When I find tree stumps, my mind wanders into the truly wild-field-cum-nascent-woodland this was when I took it on, and how and why I could not let it remain so. I think about the outbuildings I had demolished. I think about my place in the story of this place.
Being present in a place, I believe, is not simply about this-moment presence. It is also about locating this moment in the time-line, in the circularity and the linearity, of this place. Like everyone before me, I am also just passing through. I will leave my mark, but my mark will also be erased.
Perhaps being truly present in a place is a request for it to be truly present in you. An invitation to live these few seasons together.
Blackberry bushes are truly present, utterly responsive to the nature of the season. They have soared this year, up into the holly tree, across the ground, over the fence. I am pulling metres of them back from their explorations, cutting them down. In places I am simply cutting off their life support so that they will starve and fall of their own accord in due time. It doesn’t feel harsh, because I know I am not winning.

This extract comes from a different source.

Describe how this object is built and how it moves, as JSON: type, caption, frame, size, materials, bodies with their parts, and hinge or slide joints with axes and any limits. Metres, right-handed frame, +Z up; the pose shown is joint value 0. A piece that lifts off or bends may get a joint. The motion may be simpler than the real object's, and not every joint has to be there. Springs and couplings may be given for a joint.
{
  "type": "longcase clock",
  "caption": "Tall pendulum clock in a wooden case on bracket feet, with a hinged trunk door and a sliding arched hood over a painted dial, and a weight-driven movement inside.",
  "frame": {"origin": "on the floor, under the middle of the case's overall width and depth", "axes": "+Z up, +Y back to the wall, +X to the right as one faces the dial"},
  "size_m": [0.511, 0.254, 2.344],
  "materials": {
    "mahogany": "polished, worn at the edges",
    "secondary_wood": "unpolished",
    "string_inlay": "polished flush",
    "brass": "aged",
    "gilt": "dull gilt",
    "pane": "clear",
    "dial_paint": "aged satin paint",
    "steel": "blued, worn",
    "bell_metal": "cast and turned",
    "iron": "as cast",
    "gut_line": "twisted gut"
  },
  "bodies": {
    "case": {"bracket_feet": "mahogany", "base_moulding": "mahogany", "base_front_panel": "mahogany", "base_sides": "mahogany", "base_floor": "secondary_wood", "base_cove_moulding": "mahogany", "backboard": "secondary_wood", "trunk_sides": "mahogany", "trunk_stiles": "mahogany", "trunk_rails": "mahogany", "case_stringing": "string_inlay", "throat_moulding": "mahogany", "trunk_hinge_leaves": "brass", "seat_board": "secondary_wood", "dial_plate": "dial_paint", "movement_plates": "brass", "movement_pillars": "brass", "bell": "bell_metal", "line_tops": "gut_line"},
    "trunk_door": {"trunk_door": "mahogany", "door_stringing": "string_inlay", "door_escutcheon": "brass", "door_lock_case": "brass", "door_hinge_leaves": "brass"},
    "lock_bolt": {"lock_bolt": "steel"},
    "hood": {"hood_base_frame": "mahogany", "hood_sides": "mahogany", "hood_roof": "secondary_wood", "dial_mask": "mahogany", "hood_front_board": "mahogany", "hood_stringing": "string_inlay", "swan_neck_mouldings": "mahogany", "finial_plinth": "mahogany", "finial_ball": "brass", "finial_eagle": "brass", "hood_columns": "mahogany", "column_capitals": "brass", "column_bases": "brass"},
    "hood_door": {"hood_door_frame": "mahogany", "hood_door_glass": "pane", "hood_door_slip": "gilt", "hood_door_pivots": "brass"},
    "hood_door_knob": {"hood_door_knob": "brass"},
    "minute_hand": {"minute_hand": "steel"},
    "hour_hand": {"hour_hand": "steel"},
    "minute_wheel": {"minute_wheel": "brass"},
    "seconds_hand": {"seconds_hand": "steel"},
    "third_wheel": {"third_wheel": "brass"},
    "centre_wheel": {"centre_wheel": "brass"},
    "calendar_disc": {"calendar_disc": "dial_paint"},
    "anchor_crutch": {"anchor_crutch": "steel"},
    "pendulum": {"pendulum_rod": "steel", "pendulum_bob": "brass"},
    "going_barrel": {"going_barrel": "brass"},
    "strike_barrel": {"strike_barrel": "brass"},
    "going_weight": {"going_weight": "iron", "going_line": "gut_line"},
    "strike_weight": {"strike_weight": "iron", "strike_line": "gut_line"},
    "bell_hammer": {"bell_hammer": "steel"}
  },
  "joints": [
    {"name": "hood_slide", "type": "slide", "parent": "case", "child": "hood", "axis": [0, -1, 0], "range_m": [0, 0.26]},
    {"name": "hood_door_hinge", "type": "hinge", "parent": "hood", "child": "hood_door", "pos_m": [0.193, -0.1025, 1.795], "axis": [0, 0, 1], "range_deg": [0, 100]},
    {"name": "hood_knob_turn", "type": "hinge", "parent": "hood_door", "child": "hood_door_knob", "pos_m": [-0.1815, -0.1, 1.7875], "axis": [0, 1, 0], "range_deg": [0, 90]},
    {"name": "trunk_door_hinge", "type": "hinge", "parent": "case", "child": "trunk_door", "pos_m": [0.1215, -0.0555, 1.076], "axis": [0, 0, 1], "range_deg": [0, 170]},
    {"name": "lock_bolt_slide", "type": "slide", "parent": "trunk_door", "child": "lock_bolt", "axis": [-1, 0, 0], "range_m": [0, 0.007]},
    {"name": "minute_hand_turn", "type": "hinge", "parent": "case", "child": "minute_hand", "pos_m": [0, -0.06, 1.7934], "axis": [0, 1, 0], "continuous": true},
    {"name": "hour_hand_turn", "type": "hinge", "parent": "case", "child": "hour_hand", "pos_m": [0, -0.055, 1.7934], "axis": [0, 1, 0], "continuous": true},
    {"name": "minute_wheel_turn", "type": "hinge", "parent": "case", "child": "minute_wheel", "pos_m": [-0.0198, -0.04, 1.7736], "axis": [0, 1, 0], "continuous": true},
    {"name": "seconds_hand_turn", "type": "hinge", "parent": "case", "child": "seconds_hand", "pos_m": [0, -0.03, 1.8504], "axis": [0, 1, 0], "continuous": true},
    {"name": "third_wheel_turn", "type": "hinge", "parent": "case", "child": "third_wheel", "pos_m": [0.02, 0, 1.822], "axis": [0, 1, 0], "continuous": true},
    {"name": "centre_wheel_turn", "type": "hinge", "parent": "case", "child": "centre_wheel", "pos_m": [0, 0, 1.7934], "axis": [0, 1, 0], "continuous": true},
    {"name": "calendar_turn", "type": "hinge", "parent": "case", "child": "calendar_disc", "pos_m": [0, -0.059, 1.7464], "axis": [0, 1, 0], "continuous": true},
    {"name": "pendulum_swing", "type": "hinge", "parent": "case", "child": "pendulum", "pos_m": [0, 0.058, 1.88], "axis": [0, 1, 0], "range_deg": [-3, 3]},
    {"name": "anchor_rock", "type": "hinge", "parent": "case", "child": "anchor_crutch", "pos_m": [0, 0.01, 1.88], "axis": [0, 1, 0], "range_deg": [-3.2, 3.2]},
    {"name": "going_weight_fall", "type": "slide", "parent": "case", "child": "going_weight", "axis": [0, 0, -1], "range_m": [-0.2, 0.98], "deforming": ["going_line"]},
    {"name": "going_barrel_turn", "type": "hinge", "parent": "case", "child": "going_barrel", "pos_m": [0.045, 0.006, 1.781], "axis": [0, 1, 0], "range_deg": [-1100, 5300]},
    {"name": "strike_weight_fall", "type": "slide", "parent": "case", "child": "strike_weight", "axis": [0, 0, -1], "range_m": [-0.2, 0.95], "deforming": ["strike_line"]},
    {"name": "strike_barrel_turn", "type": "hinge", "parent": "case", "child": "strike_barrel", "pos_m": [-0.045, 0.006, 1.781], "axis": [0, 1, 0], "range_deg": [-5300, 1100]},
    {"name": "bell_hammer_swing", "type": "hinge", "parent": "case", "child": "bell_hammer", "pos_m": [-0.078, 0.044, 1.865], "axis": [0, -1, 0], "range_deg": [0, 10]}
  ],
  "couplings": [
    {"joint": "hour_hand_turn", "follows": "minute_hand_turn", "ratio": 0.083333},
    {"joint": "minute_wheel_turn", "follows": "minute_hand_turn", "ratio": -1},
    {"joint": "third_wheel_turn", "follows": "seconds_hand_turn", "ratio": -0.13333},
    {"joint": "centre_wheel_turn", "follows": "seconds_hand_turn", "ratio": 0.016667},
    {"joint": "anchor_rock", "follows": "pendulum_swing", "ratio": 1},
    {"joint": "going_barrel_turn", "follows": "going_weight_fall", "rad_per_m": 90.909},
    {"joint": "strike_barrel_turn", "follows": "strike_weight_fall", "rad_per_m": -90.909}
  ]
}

I am thinking into them that I am grateful for their fruit of this year, much of which is still in my freezer for later sustenance.
I am thinking into them that I admire their tenacity. I am acknowledging that they were here before I came and will be here when I am gone. I imagine them smiling at that. Even as they lash out again, draw blood again, submit (sort of, temporarily) again to the secateurs and the indignity of the hack back. They will outlast me.
We are led to believe that meditation is about the full quietness of mind, the stillness, the absence of thought. I’m not sure. I feel that the purpose of stillness of mind, is to be receptive and to be loose. To be open to whatever thoughts arise, and not to cling to any of them. To catch and then to let go.
In cutting back the hedge for another year, I am accepting (hoping) that it will regrow. I am thoughtful at times, and thought-less at others. I notice what has grown this year and what did not. I wonder what to do about the apple tree. Make a mental note to fill the feeders.
More time passes in which all I think is…nothing…a kind of blank invitation to the future.
I realise that I am still wearing my hoodie. That the weather has cooled enough for me not to want to be bare-armed.
I gather up dead wood and dried grass…and feel it as a cleansing of the ground. I have thought a lot about death and dying this last week, but in the garden that feels less final somehow.
I don’t finish the job. I recognise my limit. And simply decide to stop.
Formal meditation is a matter of discipline, of timed practice. Being present in a garden means that you can stay in the moment for as long as you want, and then leave. The garden will wait for you to return.